The looming question: what time do kiosks in the admittedly hick state of Kansas stop serving beer on a Sunday night?

Monday, September 17, 2007

Don't you find abandoned senses attractive?

Chicago is such a bustling place, it always amazes me when I find another really unique part of town. I was driving around Bucktown the other day, looking for a maternity shop called Belly Dance, but me and my friend got lost and ended up in Ukranian Village. It's a super hipster part of town, and it gave me a really different look at Chicago than the one I get at Loyola's Mag Mile campus and my Uptown home. It's just another reinforcement, telling me I made the right decision to move here. I can't wait until I have a real job and can look at apartments in all parts of town! Not just the cheap ghetto where I can afford to live.

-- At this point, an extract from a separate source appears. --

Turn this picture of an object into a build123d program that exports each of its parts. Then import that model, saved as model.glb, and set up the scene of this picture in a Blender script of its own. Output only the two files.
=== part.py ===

Another story: I chugged three beers when I got home from picking up the supplies for my latest promotion because I was so pissed off at the manager. The dude who I was picking the stuff up from, the manager, took an HOUR AND A HALF to give me a t-shirt, hardhat and box of tissue samples. Seriously, I have shit to do! So I took the edge off with the beers, then I packed up my books and went to class. Needless to say, my notes are not very coherent (or existent, actually) from the first hour of class. Hey, college is almost over and I'm not going to be able to do this at a job, so I thought I'd take advantage of the anonymity of night class. Hell yeah.